Recovering from all the bullshit your doing need effort (more or less).

So… My two cents is effort. How hard your push yourself is the most important factor, but of course nothing works individually. Effort is not enough by its own, but all the other things are depended from it.


Effort will DICTATE volume.

You can train hard or for a long time but not both.


I’d say it’s a combination of effort and overload.

Many studies and authorities agree on the fact it doesn’t really matter how you train, if you train to failure every time at REASONABLE volume.

I mean entire point of progressive olverload is to tell your body “you are not strong enough - you need to build muscle in order to handle the weight”. Remember building muscle is not natural for our bodies. It’s survival mechanism. If you don’t force your body to build muscle, it’d much rather jsut store fat instead.

My current training for most groups is something like:
2 sets of heavy weight in range of 4-6
6 sets of moderate weight in range of 10
2 dropsets with light weight

Now how does it apply to progressive overload and failure? Let’s say in my example I do concetration curls for biceps:
2 sets of 17,5 kg x 6 reps
6 sets of 12,5 kg x 10 reps
2 dropsets of 7 kg (up to 40 reps)

When I am able to do full 2 sets of 6 reps with 17,5 kg, I’ll try to do 2 sets with 20 kg, if I can do 6 sets of 12,5 kg I’ll go with 15 kg and when I sucessfully do 2 sets of 40 without pauses with 7 kg, I can try 8 kg.

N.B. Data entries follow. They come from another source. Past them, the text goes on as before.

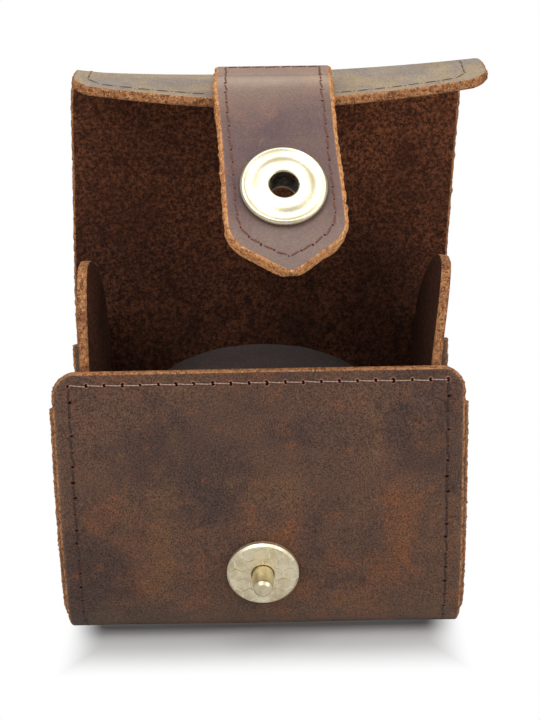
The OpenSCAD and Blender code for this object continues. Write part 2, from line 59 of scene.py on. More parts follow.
# The strip that is front, base and back
CASE_D, CASE_H, WALL, HALF_W = 54.0, 67.5, 2.2, 45.0
CURVE_TOP, CORNER_TOP, LOWER_LEAN, CORNER_CUT = 44.0, 12.0, 14.0, 5.5
# Side panels, their flanges and ears
GUSSET_T, GUSSET_IN, FLANGE_OUT, FLANGE_DROP = 2.1, 5.2, 0.5, 9.0
EAR_FOLD_DROP, EAR_H, EAR_FRONT, EAR_BACK = 1.5, 23.0, 1.0, 2.6
# Lid, its bend and its flap
LID_RISE, LID_SWING, LID_RUN, BEND_RUN = 3.6, 82.0, 2.5, 2.7
FLAP_STAND, FLAP_BEND_R, FLAP_L = 2.9, 8.6, 16.5978
# Strap
STRAP_W, LAYER, BEND_L, SNAP_DROP, TIP_L, POINT_L = 25.5, 2.2, 5.0, 19.7, 20.5, 8.5
ANCHOR_L, PRESS_TURN, HANG_RATIO, ASKEW, STRAP_X = 10.7, 22.0, 0.66, 15.0, 4.4
# Snap: the strap's hole is the barrel's 8 mm with 0.1 mm all round
SNAP_X, STUD_Z, CAP_H, PLATE_H, LOOSE, SEWN = 0.1, 19.6, 2.0, 0.8, 0.3, 0.05
RING_D, RING_H, BORE_D, HOLE_D, CELL = 18.5, 1.8, 6.0, 8.2, 3.1
# Cushion
CUSHION_W, CUSHION_L, CUSHION_H, DRAW_IN, OVAL = 71.0, 41.0, 59.0, 4.0, 2.15

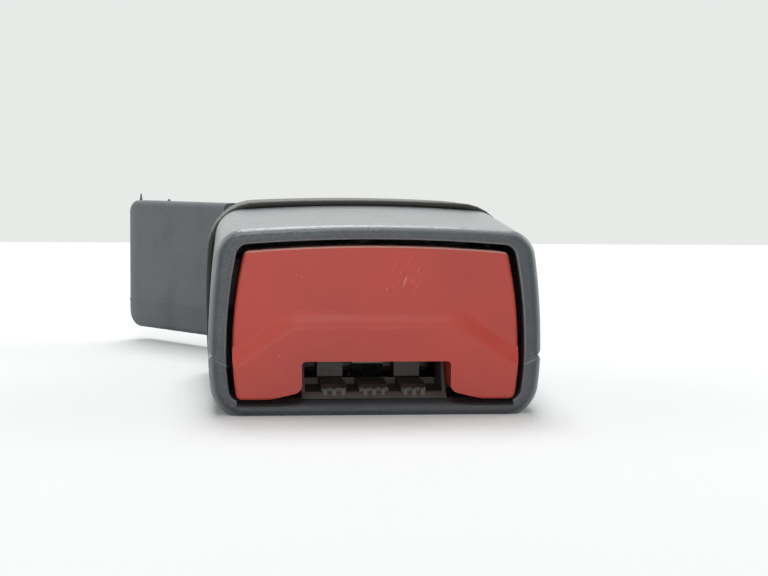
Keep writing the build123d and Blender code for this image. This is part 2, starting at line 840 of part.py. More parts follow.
# ---------------------------------------------------------------- springs
springs = {}
for side_name, side in (("left", -1), ("right", 1)):
    springs[f"button_spring_{side_name}"] = coil_spring(
        across(button_seat_in - slip).move(Location((side * button_spring_x, button_spring_z, 0))),
        button_seat_in - button_face_in - button_skin - 2 * slip,
        button_spring_radius,
        button_wire,
        7,
    )
    springs[f"ejector_spring_{side_name}"] = coil_spring(
        across(seat_in - slip).move(Location((side * ejector_spring_x, ejector_spring_z, 0))),
        seat_in - pocket_in - 2 * slip,
        ejector_spring_radius,
        ejector_wire,
        8,
    )
springs["latch_spring"] = coil_spring(
    Plane.XY.offset(latch_under_z + latch_sheet + slip).move(
        Location((0, face_y + latch_spring_in, 0))
    ),
    latch_seat_z - latch_under_z - latch_sheet - 2 * slip,
    latch_spring_radius,
    latch_wire,
    5,
)

# ---------------------------------------------------------------- stalk
tail_end_x = tail_x * tail_length
tail_end_y = bend_y + tail_y * tail_length
strap_bottom = strap_z - strap_height / 2
strap_top = strap_z + strap_height / 2
neck_end_y = rear_y + 0.6                    # the strap widens once it is out of the head

with BuildPart() as stalk_strap:
    with BuildSketch(Plane.XY.offset(strap_bottom)):
        with BuildLine():
            FilletPolyline(
                (0, rivet_y - eye_radius),
                (0, bend_y),
                (tail_end_x, tail_end_y),
                radius=bend_radius,
            )
        trace(line_width=strap_thickness)
    extrude(amount=strap_height)
    # eye and neck inside the head, full height outside it
    with BuildSketch(Plane.YZ):
        with Locations((rivet_y, strap_z)):
            Circle(eye_radius)
        with BuildLine():
            Polyline(
                (rivet_y, strap_z - eye_radius),
                (neck_end_y, strap_z - eye_radius),
                (neck_end_y + 6, strap_bottom),
                (tail_end_y + 20, strap_bottom),
                (tail_end_y + 20, strap_top),
                (neck_end_y + 6, strap_top),
                (neck_end_y, strap_z + eye_radius),
                (rivet_y, strap_z + eye_radius),
                (rivet_y, strap_z - eye_radius),
            )
        make_face()
        with Locations((rivet_y, strap_z)):
            Circle(rivet_radius + run, mode=Mode.SUBTRACT)
    extrude(amount=2 * tail_length, both=True, mode=Mode.INTERSECT)
    # rounded corners at the tail and the anchor bolt's hole
    far_end = stalk_strap.edges().filter_by(
        lambda e: e.length < strap_thickness + 0.01 and e.center().Y > tail_end_y - strap_thickness
    )
    fillet(far_end.filter_by(Plane.XY), tail_corner)
    with BuildSketch(
        Plane(
            origin=(tail_x * bolt_hole_at, bend_y + tail_y * bolt_hole_at, strap_z),
            z_dir=(tail_y, -tail_x, 0),
        )
    ):
        Circle(bolt_hole_radius)
    extrude(amount=2 * strap_thickness, both=True, mode=Mode.SUBTRACT)

# rivet through the frame and the strap's eye, with a flat head at each end
washer_sheet = 1.0
rivet_head = 2.0
head_at = frame_outer_half + washer_sheet + 2 * run

with BuildPart() as cross_rivet:
    with BuildSketch(Plane.YZ):
        with Locations((rivet_y, strap_z)):
            Circle(rivet_radius)
    extrude(amount=head_at + rivet_head / 2, both=True)
    for start, direction in ((head_at, 1), (-head_at, -1)):
        with BuildSketch(Plane.YZ.offset(start)):
            with Locations((rivet_y, strap_z)):
                Circle(rivet_radius + 2)
        extrude(amount=direction * rivet_head)
    ends = cross_rivet.faces().filter_by(Plane.YZ)
    chamfer([ends.sort_by(Axis.X)[0].edges(), ends.sort_by(Axis.X)[-1].edges()], 0.8)

with BuildPart() as rivet_washers:
    for start in (frame_outer_half + run, -frame_outer_half - run - washer_sheet):
        with BuildSketch(Plane.YZ.offset(start)):
            with Locations((rivet_y, strap_z)):
                Circle(rivet_radius + 2.5)
                Circle(rivet_radius + run, mode=Mode.SUBTRACT)
        extrude(amount=washer_sheet)

spacer_length = frame_inner_half - strap_thickness / 2 - 2 * run
spacers = {}
for name, start in (
    ("rivet_spacer_left", -frame_inner_half + run),
    ("rivet_spacer_right", strap_thickness / 2 + run),
):
    with BuildPart() as spacer:
        with BuildSketch(Plane.YZ.offset(start)):
            with Locations((rivet_y, strap_z)):
                Circle(rivet_radius + 2)
                Circle(rivet_radius + run, mode=Mode.SUBTRACT)
        extrude(amount=spacer_length)
    spacers[name] = spacer

# dipped skin over the stalk's tail, closed at its far end
sheath_half = strap_thickness / 2 + sheath_side_wall
sheath_height = strap_height + 2 * sheath_wall
sheath_end_at = tail_length + sheath_wall

with BuildPart() as strap_sheath:
    with BuildSketch(across_tail(sheath_start_at)):
        with Locations((0, strap_z)):
            Rectangle(2 * sheath_half, sheath_height)
    extrude(amount=sheath_start_at - sheath_end_at)
    far_corners = strap_sheath.faces().sort_by(Axis.Y)[-1].edges().filter_by(Plane.XY)
    fillet(far_corners, sheath_corner)
    broad = strap_sheath.faces().sort_by(SortBy.AREA)[-2:]
    mouth_y = strap_sheath.faces().sort_by(Axis.Y)[0].center().Y
    rims = broad.edges().filter_by(lambda e: e.center().Y > mouth_y + 2 * sheath_half)
    fillet(rims, sheath_edge)
    with BuildSketch(across_tail(sheath_start_at - 1)):
        with Locations((0, strap_z)):
            Rectangle(strap_thickness + 2 * run, strap_height + 2 * run)
    extrude(amount=sheath_start_at - 1 - tail_length - run, mode=Mode.SUBTRACT)

# ---------------------------------------------------------------- boot
boot_shoulder_in = head_length + boot_behind_head
neck_cover = neck_step - soft_gap

with BuildPart() as boot:
    with BuildSketch(across(neck_in + soft_gap)):
        add(boot_outline(0))
    extrude(amount=neck_in + soft_gap - boot_shoulder_in)
    for share in (0, 0.35, 0.7, 1):
        with BuildSketch(boot_plane(share)):
            add(boot_outline(share))
    loft()
    with BuildSketch(across(neck_in - 1)):
        add(casing_outline(top_height(neck_in), inset=neck_cover))
    extrude(amount=neck_in - 1 - boot_shoulder_in, mode=Mode.SUBTRACT)
    for share in (0, 0.35, 0.7, 1):
        with BuildSketch(boot_plane(share)):
            add(boot_outline(share, inset=boot_wall))
    loft(mode=Mode.SUBTRACT)

pieces = {
    "upper_cover": upper_cover,
    "lower_cover": lower_cover,
    "press_button": press_button,
    "tongue_guide": tongue_guide,
    "frame": frame,
    "latch": latch,
    "latch_pivot_pin": latch_pivot_pin,
    "latch_pin_clip": latch_pin_clip,
    "ejector": ejector,
    "spring_seat": spring_seat,
    "stalk_strap": stalk_strap,
    "cross_rivet": cross_rivet,
    "rivet_washers": rivet_washers,
    "strap_sheath": strap_sheath,
    "boot": boot,
}
for name, piece in (pieces | springs | spacers).items():
    piece.part.label = name
    export_step(piece.part, f"parts/{name}.step")
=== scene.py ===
from math import cos, hypot, pi, radians, sin

import bmesh
import bpy
from mathutils import Matrix, Vector


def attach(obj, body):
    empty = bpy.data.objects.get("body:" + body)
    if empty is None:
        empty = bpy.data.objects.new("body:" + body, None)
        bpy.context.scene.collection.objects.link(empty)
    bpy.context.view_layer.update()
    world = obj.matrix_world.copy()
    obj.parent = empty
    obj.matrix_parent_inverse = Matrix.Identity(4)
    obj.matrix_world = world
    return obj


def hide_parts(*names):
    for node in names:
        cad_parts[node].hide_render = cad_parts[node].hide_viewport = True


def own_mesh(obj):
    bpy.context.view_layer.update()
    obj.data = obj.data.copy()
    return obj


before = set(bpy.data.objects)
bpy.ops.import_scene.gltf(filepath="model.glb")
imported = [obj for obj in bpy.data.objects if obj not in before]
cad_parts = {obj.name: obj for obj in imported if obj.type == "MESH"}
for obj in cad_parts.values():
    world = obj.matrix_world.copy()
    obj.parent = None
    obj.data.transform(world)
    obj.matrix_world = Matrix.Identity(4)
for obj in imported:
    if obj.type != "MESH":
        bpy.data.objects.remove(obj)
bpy.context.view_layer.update()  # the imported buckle, each node in its place
mm = 0.001
print("buckle loaded:", len(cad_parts), "nodes")

# low in front of the mouth and a little to the left, in millimetres and degrees
viewpoint = dict(place=(-28.19, -304.59, 43.55), turn=6.083, tilt=4.261, roll=0.507, lens=73.0,
                 sensor=36, nearClip=10)


def placeCamera():
    bpy.ops.object.camera_add(location=[value * mm for value in viewpoint["place"]])
    camera = bpy.context.object
    camera.name = "viewCamera"
    aim = Matrix.Rotation(radians(-viewpoint["turn"]), 4, "Z")
    aim = aim @ Matrix.Rotation(radians(90 - viewpoint["tilt"]), 4, "X")
    aim = aim @ Matrix.Rotation(radians(viewpoint["roll"]), 4, "Z")
    camera.rotation_euler = aim.to_euler()
    camera.data.lens = viewpoint["lens"]
    camera.data.sensor_width = viewpoint["sensor"]
    camera.data.clip_start = viewpoint["nearClip"] * mm
    camera.data.dof.use_dof = False
    bpy.context.scene.camera = camera


placeCamera()
print("camera placed")


def deselectAll():
    bpy.ops.object.select_all(action="DESELECT")


def selectOnly(piece):
    deselectAll()
    bpy.context.view_layer.objects.active = piece
    piece.select_set(True)


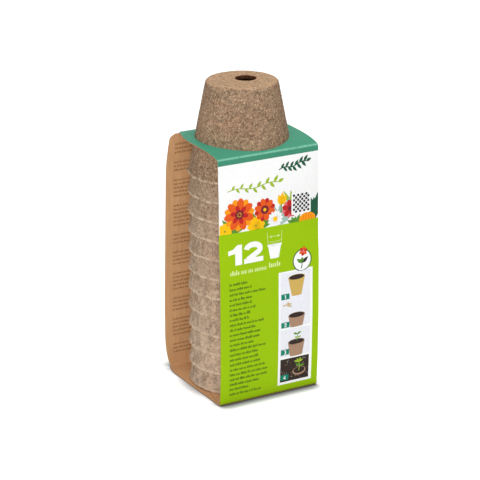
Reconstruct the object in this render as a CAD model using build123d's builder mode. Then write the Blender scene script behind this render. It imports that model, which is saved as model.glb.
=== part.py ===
from build123d import *
import os
from math import atan2, cos, sin, tan

# A pack of twelve round peat pots, nested upside down in a folded card sleeve.
# Z is the stack's axis, z = 0 is the underside of the sleeve, and the printed front faces -Y.
# All lengths are in millimetres.

# Pots, moulded from peat and wood fibre
pot_count = 12
rim_radius = 30.0
base_radius = 19.9
pot_height = 52.2
pot_wall = 1.85
pot_floor = 2.3
base_edge_round = 2.0
floor_edge_round = 1.2
rim_edge_round = 0.6
drain_radius = 5.7
drain_offset = 3.4
drain_turn = 23.0  # degrees from +X, as the pots lie in the pack

# Card sleeve, one strip of board folded to a loop that is open at both sides
side_margin = 1.4
top_panel_rise = 18.2
board = 0.45
fold_radius = 1.0
front_lean = 2.0
front_bow = 0.6
back_fold_margin = 1.15
back_belly = 3.6
belly_height = 36.0
belly_tuck = 0.45
rim_bend = 70.0
belly_bend = 250.0
glue_flap_length = 24.0
glue_flap_taper = 5.0
top_shoulder_length = 28.0
top_shoulder_inset = 7.3
low_shoulder_length = 26.0
low_shoulder_rise = 27.0
low_shoulder_inset = 4.6
back_corner_round = 3.0

# Clearances, and how far a cut runs past what it cuts
nest_clearance = 0.27
rim_clearance = 0.25
hole_clearance = 0.25
seat_clearance = 0.1
overrun = 2.0

# The pots' taper, and how far each stands above the one below it
taper = atan2(rim_radius - base_radius, pot_height)
wall_across = pot_wall / cos(taper)
nest_step = (pot_wall + nest_clearance) / sin(taper)

# The inside of a pot's floor, counted from its rim
floor_z = pot_height - pot_floor
floor_radius = rim_radius - wall_across - floor_z * tan(taper)

# Heights of the rims and of the sleeve: the lowest pot stands on the glue flap and the bottom panel,
# and the top panel lies part way up the top pot's wall
lowest_rim = 2 * board + seat_clearance
top_rim = lowest_rim + (pot_count - 1) * nest_step
sleeve_height = top_rim + top_panel_rise

# The hole that the top pot comes through, as wide as its wall at the underside of the top panel
hole_radius = rim_radius - (top_panel_rise - board) * tan(taper) + hole_clearance

# Where the sleeve's outer face lies: the rims keep the panels apart, and the folds pull them in
front_y = -(rim_radius + rim_clearance + board)
front_fold_y = front_y + front_lean
back_y = rim_radius + rim_clearance + board
back_fold_y = hole_radius + back_fold_margin
back_low_y = back_y + back_belly
half_width = rim_radius + side_margin

# Planes behind the back panel that look forward through it, one with its y up and one with it down
behind = (0, back_low_y + overrun, 0)
back_plane = Plane(origin=behind, x_dir=(1, 0, 0), z_dir=(0, -1, 0))
back_plane_down = Plane(origin=behind, x_dir=(-1, 0, 0), z_dir=(0, -1, 0))

os.makedirs("parts", exist_ok=True)


def waste_beside_arc(plane, start, end):
    """The board outside an arc that leaves the side edge at start and ends inset at end, on both sides."""
    far = end[1] + overrun
    with BuildSketch(plane) as waste:
        with BuildLine():
            TangentArc(start, end, tangent=(0, 1))
            Polyline(end, (end[0], far), (half_width + overrun, far), (half_width + overrun, start[1]), start)
        make_face()
        mirror(about=Plane.YZ)
    return waste.sketch


# The sleeve: its outline from the side is a closed loop with a bowed front and a bellied back
with BuildPart() as sleeve:
    with BuildSketch(Plane.YZ):
        with BuildLine():
            ThreePointArc((front_y, 0), (front_y - front_bow, top_rim / 2), (front_y, top_rim))
            Polyline(
                (front_y, top_rim),
                (front_fold_y, sleeve_height),
                (back_fold_y, sleeve_height),
                (back_y, top_rim),
                (back_low_y, belly_height),
                (back_low_y - belly_tuck, 0),
                (front_y, 0),
            )
        corners = make_face().vertices()
        fillet(corners.group_by(Axis.Y)[0] + corners.group_by(Axis.Y)[-1], fold_radius)
        fillet(corners.group_by(Axis.Y)[-2], rim_bend)
        fillet(corners.group_by(Axis.Y)[1], belly_bend)
        offset(amount=-board, mode=Mode.SUBTRACT)
    extrude(amount=half_width, both=True)

    # The glue flap lies on the bottom panel and narrows towards its free end
    with BuildSketch(Plane.XY.offset(board)):
        with BuildLine():
            Polyline(
                (-half_width, front_y + board),
                (half_width, front_y + board),
                (half_width - glue_flap_taper, front_y + glue_flap_length),
                (glue_flap_taper - half_width, front_y + glue_flap_length),
                close=True,
            )
        make_face()
    extrude(amount=board)

    # The round hole for the top pot
    with BuildSketch(Plane.XY.offset(sleeve_height - fold_radius)):
        Circle(hole_radius)
    extrude(amount=fold_radius + overrun, mode=Mode.SUBTRACT)

    # The top panel narrows in a curve towards the back fold, and leaves the back panel's corners free
    top_waste = waste_beside_arc(
        Plane.XY.offset(sleeve_height - fold_radius),
        (half_width, back_fold_y - top_shoulder_length),
        (half_width - top_shoulder_inset, back_fold_y),
    )
    extrude(top_waste, amount=fold_radius + overrun, mode=Mode.SUBTRACT)

    # The bottom fold is narrower too, with a shoulder in the bottom panel and one in the back panel
    bottom_waste = waste_beside_arc(
        Plane.XY.offset(-overrun),
        (half_width, back_low_y - low_shoulder_length),
        (half_width - low_shoulder_inset, back_low_y),
    )
    extrude(bottom_waste, amount=overrun + fold_radius, mode=Mode.SUBTRACT)
    low_waste = waste_beside_arc(
        back_plane_down,
        (half_width, -low_shoulder_rise),
        (half_width - low_shoulder_inset, 0),
    )
    extrude(low_waste, amount=overrun + belly_tuck + board, mode=Mode.SUBTRACT)

    # The back panel's free top corners are rounded
    corner_waste = waste_beside_arc(
        back_plane,
        (half_width, sleeve_height - fold_radius - back_corner_round),
        (half_width - back_corner_round, sleeve_height - fold_radius),
    )
    extrude(corner_waste, amount=back_y - back_fold_y + back_belly + 2 * overrun, mode=Mode.SUBTRACT)

sleeve.part.label = "sleeve"
export_step(sleeve.part, "parts/sleeve.step")


# The pots: pot_01 stands through the hole, and pot_12 is the lowest
for number in range(1, pot_count + 1):
    rim_z = top_rim - (number - 1) * nest_step

    with BuildPart() as pot:
        with BuildSketch(Plane.XZ.shift_origin((0, 0, rim_z))):
            with BuildLine():
                Polyline(
                    (0, floor_z),
                    (floor_radius, floor_z),
                    (rim_radius - wall_across, 0),
                    (rim_radius, 0),
                    (base_radius, pot_height),
                    (0, pot_height),
                    close=True,
                )
            rim_corners, floor_corners, base_corners = make_face().vertices().group_by(Axis.Y)
            fillet(rim_corners, rim_edge_round)
            fillet(floor_corners.sort_by(Axis.X)[-1], floor_edge_round)
            fillet(base_corners.sort_by(Axis.X)[-1], base_edge_round)
        revolve(axis=Axis.Z)
        with BuildSketch(Plane.XY.offset(rim_z + pot_height)):
            with PolarLocations(drain_offset, 1, start_angle=drain_turn):
                Circle(drain_radius)
        extrude(amount=-(pot_floor + overrun), mode=Mode.SUBTRACT)

    pot.part.label = f"pot_{number:02d}"
    export_step(pot.part, f"parts/pot_{number:02d}.step")
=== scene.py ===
from itertools import accumulate
from math import atan2, ceil, cos, exp, pi, radians, sin, sqrt, tan, tau
from random import Random

import bpy
import numpy as np
from mathutils import Matrix, Vector, noise
from mathutils.geometry import delaunay_2d_cdt


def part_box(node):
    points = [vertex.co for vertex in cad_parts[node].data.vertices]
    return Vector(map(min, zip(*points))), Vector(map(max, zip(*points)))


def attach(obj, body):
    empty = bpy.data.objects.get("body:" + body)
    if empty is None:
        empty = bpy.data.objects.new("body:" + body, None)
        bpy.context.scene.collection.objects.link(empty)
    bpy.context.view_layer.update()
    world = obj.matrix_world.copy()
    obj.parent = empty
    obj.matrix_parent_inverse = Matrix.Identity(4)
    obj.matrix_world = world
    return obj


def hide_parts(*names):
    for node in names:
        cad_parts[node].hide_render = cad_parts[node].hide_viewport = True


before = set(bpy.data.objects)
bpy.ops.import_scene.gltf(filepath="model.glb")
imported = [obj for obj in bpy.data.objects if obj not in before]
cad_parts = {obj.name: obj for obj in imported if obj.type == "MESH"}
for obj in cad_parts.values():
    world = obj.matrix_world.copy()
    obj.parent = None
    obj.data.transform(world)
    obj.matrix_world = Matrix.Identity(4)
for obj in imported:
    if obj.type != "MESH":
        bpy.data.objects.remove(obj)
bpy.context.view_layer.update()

# A pack of twelve peat pots in a printed card sleeve. All lengths are in metres.
MM = 0.001
up = Vector((0, 0, 1))

# Pots. Small steps are kept for what shows: the whole top pot, and a band above each other rim
pot_names = [f"pot_{number:02d}" for number in range(1, 13)]
rim_radius = 30.0 * MM
base_radius = 19.9 * MM
pot_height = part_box("pot_01")[1].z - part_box("pot_01")[0].z
pot_wall = 1.85 * MM
pot_floor = 2.3 * MM
base_edge_round = 2.0 * MM
floor_edge_round = 1.2 * MM
rim_edge_round = 0.6 * MM
drain_edge_round = 0.45 * MM
drain_radius = 5.7 * MM
drain_offset = 3.4 * MM
drain_turn = radians(23.0)
taper = atan2(rim_radius - base_radius, pot_height)
wall_across = pot_wall / cos(taper)
top_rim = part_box("pot_01")[0].z
low_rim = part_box(pot_names[-1])[0].z
fine_band = 14.0 * MM
fine_step = 0.65 * MM
coarse_step = 4 * MM
round_count = 256

# A pot's rough surface and uneven rim in millimetres: each layer of noise has a width and a depth
surface_noise = ((4, 0.055), (1.7, 0.075), (0.8, 0.05))
rim_noise = ((5, 0.6), (1.9, 0.36), (1, 0.2))
deepest, highest, inside_share = -0.3, 0.12, 0.3
lip_width, lip_depth, lip_highest = 2.4, 0.2, 0.22
rim_zone = 2.2 * MM
pale_zone = 1.2 * MM
# Least share of dust below the top pot; the share grows down the stack as painted light from below
least_dust_and_light = 0.25

# Loose fibres: how many, how high and the share on the base, on the top pot and on each other pot
top_fibres = 900, pot_height - 3 * MM, 0.12
low_fibres = 260, 12 * MM, 0.0

# Their lengths and widths in millimetres, and how a dark chip differs from a pale fibre
fibre_lengths, fibre_widths = (0.9, 3.6), (0.05, 0.13)
chip_share, chip_length, chip_width = 0.5, 0.45, 1.5
fibre_rings = 4
fibre_lift = 0.05 * MM
fibre_low = 1.2 * MM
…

Of course I most likely won’t be able to immediately add this weight instantly. I’ll probably end up failing at my first attempt and do like 6 + 3 reps, 10, 10, 8, 6, 5 and 20 + 15. When I fail in my set, I finish it with the previous weight. So it’s like 10 x 15 kg, 10 x 15 kg, 8 x 15 kg + 2 x 12.5 kg, 6 x 15 kg + 4 x 12.5 kg, 5 x 15 kg + 5 x 12.5 kg in case of moderate wieght part for example.

If everything goes smoothly from training to training I am able to do consecutively more reps before failing, to a point, when I can do my full part of sets without failure. Then I add kilograms again.

Of course it’s not some kind of magic or my creation, but it is what works best for me. Just an example.

Considering how our boides work (they need stimulus to grow), I’d say if anything is most important it’s overload + effort. Because you want to make your body constantly progress and you can only achieve that by telling it it NEEDS to be bigger. And you won’t achieve it if you won’t progress and you won’t be giving 110% every time.



Like a couple others said, effort drives everything else. I also think that’s true in all other aspects of life.


True. If we consider effort as intensity.


I think effort plays a more important roll in muscle size than anything else. I think DC training in itself kinda proved that. Some guys have gotten huge using those methods. All you do is have a moderately heavy weight and take it to failure 3x within a minute roughly. Giving you 12-15 reps total for that muscle group.

I personally gained most of
My muscle running 5/3/1 for 1 1/2 years and just going balls to the walls on Pr set and then doing 1 back off set to failure. Maybe no ideal for everyone but worked well for me for a long time.